# Start of Dataset extract
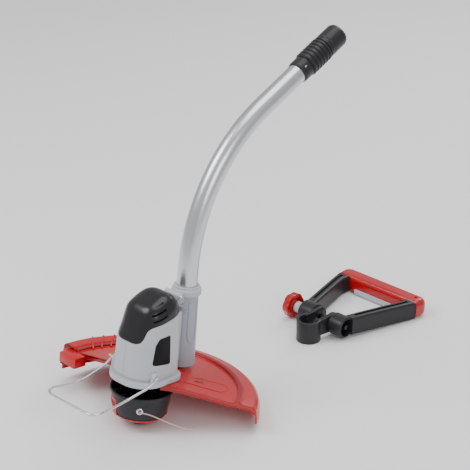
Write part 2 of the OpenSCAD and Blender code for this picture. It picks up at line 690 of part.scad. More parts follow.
// ---- tube and coupler ----
bend_y = tube_y + bend_r;
module bent(ro, ri, z0, l) {
  difference() {
    bent_solid(ro, z0, l);
    bent_solid(ri, z0 - 1, l + 1);
  }
}
module bent_solid(r, z0, l) {
  translate([0, tube_y, z0]) cylinder(r = r, h = bend_z - z0);
  translate([0, bend_y, bend_z]) rotate([0, -90, 0]) rotate([0, 0, -90])
    rotate_extrude(angle = bend_a) translate([bend_r, 0]) circle(r = r);
  at_bend_end() cylinder(r = r, h = l);
}
module at_bend_end() {
  translate([0, bend_y, bend_z]) rotate([-bend_a, 0, 0]) translate([0, -bend_r, 0]) children();
}
module at_coupler() { at_bend_end() translate([0, 0, upper_l]) children(); }
module tube() { color("#c3c6ca") stand() bent(tube_r, tube_r - tube_wall, tube_foot, upper_l + insert_l); }
module power_lead() {
  color("#222326") stand() bent_solid(3.1, tube_foot - 8, upper_l + plug_z - 6);
}
module coupler_collar() {
  color("#47484b") stand() at_coupler() ring(coupler_r, coupler_bore, collar_l - touch);
}
module coupler_nut() {
  pitch = nut_l / nut_ribs;
  color("#47484b") stand() at_coupler() translate([0, 0, collar_l]) difference() {
    union() {
      cylinder(r = nut_r - 1.4, h = nut_l - free);
      for (i = [0:nut_ribs - 1]) translate([0, 0, pitch * i + 0.8]) cylinder(r = nut_r, h = pitch * 0.55);
    }
    translate([0, 0, -1]) cylinder(r = coupler_bore, h = nut_l + 2);
  }
}
module coupler_sleeve() {
  color("#47484b") stand() at_coupler() translate([0, 0, plug_z]) difference() {
    union() {
      cylinder(r = sleeve_r, h = sleeve_l - 3);
      translate([0, 0, sleeve_l - 3 - eps]) cylinder(r1 = sleeve_r, r2 = sleeve_r - 1.8, h = 3);
    }
    translate([0, 0, pin_l + 7]) cylinder(r = socket_bore, h = sleeve_l);
    translate([0, 0, 5]) cylinder(r = 11.6, h = pin_l + 3);
    translate([0, 0, -1]) cylinder(r = 4, h = 10);
  }
}
module connector_block() {
  color("#1c1d1f") stand() at_coupler() translate([0, 0, plug_z + 5 + touch]) difference() {
    ring(10, 3.4, 7);
    for (s = [-1, 1]) translate([s * 6.5, 0, -1]) cylinder(r = 1.2, h = 10);
  }
}
module contact_pins() {
  color("#c9a24a") stand() at_coupler() translate([0, 0, plug_z + 5 + touch + 0.6])
    for (s = [-1, 1]) translate([s * 6.5, 0, 0]) cylinder(r = 1.15, h = pin_l);
}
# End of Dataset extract
Set task >> Each line must be given again exactly as written above.

Exercise output >>
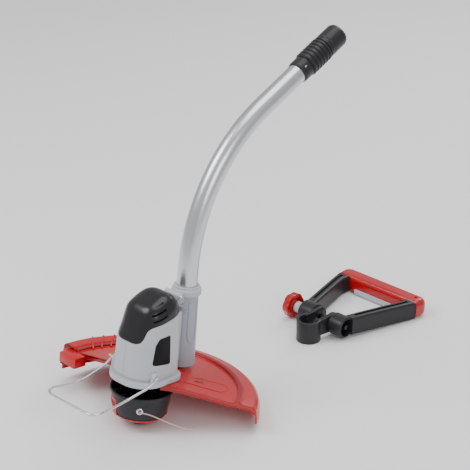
Write part 2 of the OpenSCAD and Blender code for this picture. It picks up at line 690 of part.scad. More parts follow.
// ---- tube and coupler ----
bend_y = tube_y + bend_r;
module bent(ro, ri, z0, l) {
  difference() {
    bent_solid(ro, z0, l);
    bent_solid(ri, z0 - 1, l + 1);
  }
}
module bent_solid(r, z0, l) {
  translate([0, tube_y, z0]) cylinder(r = r, h = bend_z - z0);
  translate([0, bend_y, bend_z]) rotate([0, -90, 0]) rotate([0, 0, -90])
    rotate_extrude(angle = bend_a) translate([bend_r, 0]) circle(r = r);
  at_bend_end() cylinder(r = r, h = l);
}
module at_bend_end() {
  translate([0, bend_y, bend_z]) rotate([-bend_a, 0, 0]) translate([0, -bend_r, 0]) children();
}
module at_coupler() { at_bend_end() translate([0, 0, upper_l]) children(); }
module tube() { color("#c3c6ca") stand() bent(tube_r, tube_r - tube_wall, tube_foot, upper_l + insert_l); }
module power_lead() {
  color("#222326") stand() bent_solid(3.1, tube_foot - 8, upper_l + plug_z - 6);
}
module coupler_collar() {
  color("#47484b") stand() at_coupler() ring(coupler_r, coupler_bore, collar_l - touch);
}
module coupler_nut() {
  pitch = nut_l / nut_ribs;
  color("#47484b") stand() at_coupler() translate([0, 0, collar_l]) difference() {
    union() {
      cylinder(r = nut_r - 1.4, h = nut_l - free);
      for (i = [0:nut_ribs - 1]) translate([0, 0, pitch * i + 0.8]) cylinder(r = nut_r, h = pitch * 0.55);
    }
    translate([0, 0, -1]) cylinder(r = coupler_bore, h = nut_l + 2);
  }
}
module coupler_sleeve() {
  color("#47484b") stand() at_coupler() translate([0, 0, plug_z]) difference() {
    union() {
      cylinder(r = sleeve_r, h = sleeve_l - 3);
      translate([0, 0, sleeve_l - 3 - eps]) cylinder(r1 = sleeve_r, r2 = sleeve_r - 1.8, h = 3);
    }
    translate([0, 0, pin_l + 7]) cylinder(r = socket_bore, h = sleeve_l);
    translate([0, 0, 5]) cylinder(r = 11.6, h = pin_l + 3);
    translate([0, 0, -1]) cylinder(r = 4, h = 10);
  }
}
module connector_block() {
  color("#1c1d1f") stand() at_coupler() translate([0, 0, plug_z + 5 + touch]) difference() {
    ring(10, 3.4, 7);
    for (s = [-1, 1]) translate([s * 6.5, 0, -1]) cylinder(r = 1.2, h = 10);
  }
}
module contact_pins() {
  color("#c9a24a") stand() at_coupler() translate([0, 0, plug_z + 5 + touch + 0.6])
    for (s = [-1, 1]) translate([s * 6.5, 0, 0]) cylinder(r = 1.15, h = pin_l);
}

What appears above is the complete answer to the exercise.